---------- Data
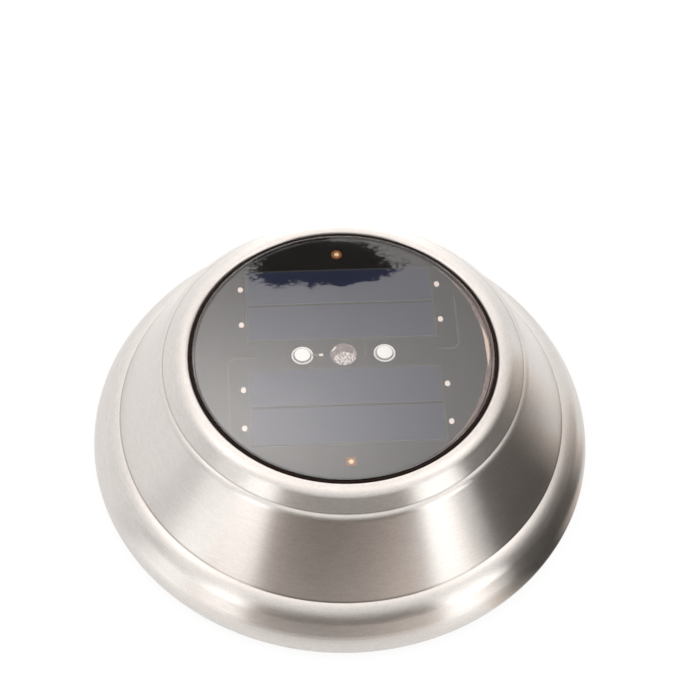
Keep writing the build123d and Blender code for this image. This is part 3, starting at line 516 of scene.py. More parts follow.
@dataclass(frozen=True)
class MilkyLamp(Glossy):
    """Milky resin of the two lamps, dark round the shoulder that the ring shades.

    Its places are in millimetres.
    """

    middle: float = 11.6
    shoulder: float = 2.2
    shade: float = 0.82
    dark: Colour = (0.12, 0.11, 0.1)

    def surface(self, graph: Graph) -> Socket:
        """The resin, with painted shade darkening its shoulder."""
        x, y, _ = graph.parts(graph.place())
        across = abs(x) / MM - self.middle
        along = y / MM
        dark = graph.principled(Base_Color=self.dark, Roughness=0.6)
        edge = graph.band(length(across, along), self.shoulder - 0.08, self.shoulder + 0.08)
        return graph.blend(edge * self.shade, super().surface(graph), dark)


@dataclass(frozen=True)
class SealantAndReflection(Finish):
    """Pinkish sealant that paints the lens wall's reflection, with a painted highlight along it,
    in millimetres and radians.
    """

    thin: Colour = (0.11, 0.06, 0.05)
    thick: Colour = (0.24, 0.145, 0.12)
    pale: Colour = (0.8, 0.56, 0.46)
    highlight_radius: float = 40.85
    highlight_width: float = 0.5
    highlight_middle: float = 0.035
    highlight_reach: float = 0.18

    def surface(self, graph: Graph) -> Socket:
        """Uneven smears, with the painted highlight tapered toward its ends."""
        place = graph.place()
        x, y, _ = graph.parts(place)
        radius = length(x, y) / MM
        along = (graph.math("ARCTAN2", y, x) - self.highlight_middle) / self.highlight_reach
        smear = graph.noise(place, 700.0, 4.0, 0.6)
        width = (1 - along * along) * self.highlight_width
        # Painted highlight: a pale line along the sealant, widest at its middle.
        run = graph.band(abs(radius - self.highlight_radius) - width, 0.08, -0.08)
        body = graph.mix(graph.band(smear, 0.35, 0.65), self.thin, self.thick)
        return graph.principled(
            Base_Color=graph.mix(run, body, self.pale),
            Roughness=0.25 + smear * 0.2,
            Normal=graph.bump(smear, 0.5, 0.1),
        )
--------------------
Exercise directions: In the listing above, reproduce the first line and each one after it through the line that contains "dark: Colour = (0.12, 0.11, 0.1)".

Written response:
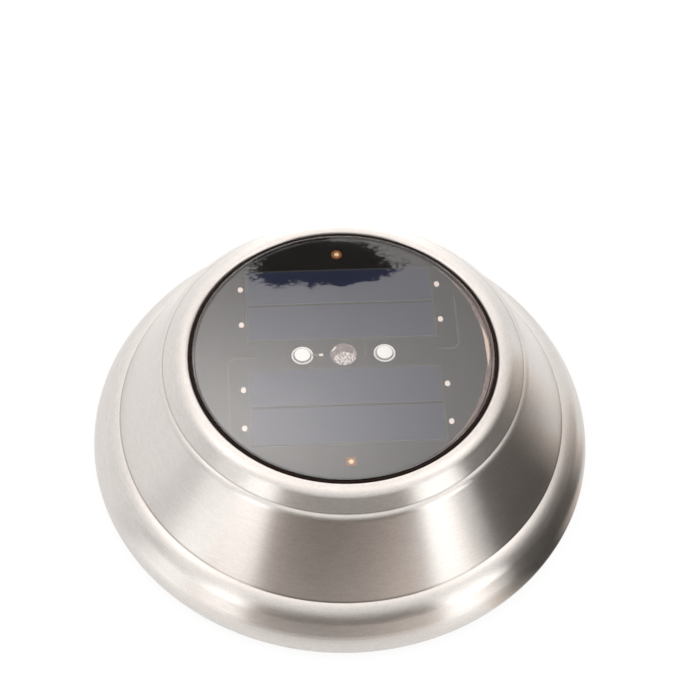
Keep writing the build123d and Blender code for this image. This is part 3, starting at line 516 of scene.py. More parts follow.
@dataclass(frozen=True)
class MilkyLamp(Glossy):
    """Milky resin of the two lamps, dark round the shoulder that the ring shades.

    Its places are in millimetres.
    """

    middle: float = 11.6
    shoulder: float = 2.2
    shade: float = 0.82
    dark: Colour = (0.12, 0.11, 0.1)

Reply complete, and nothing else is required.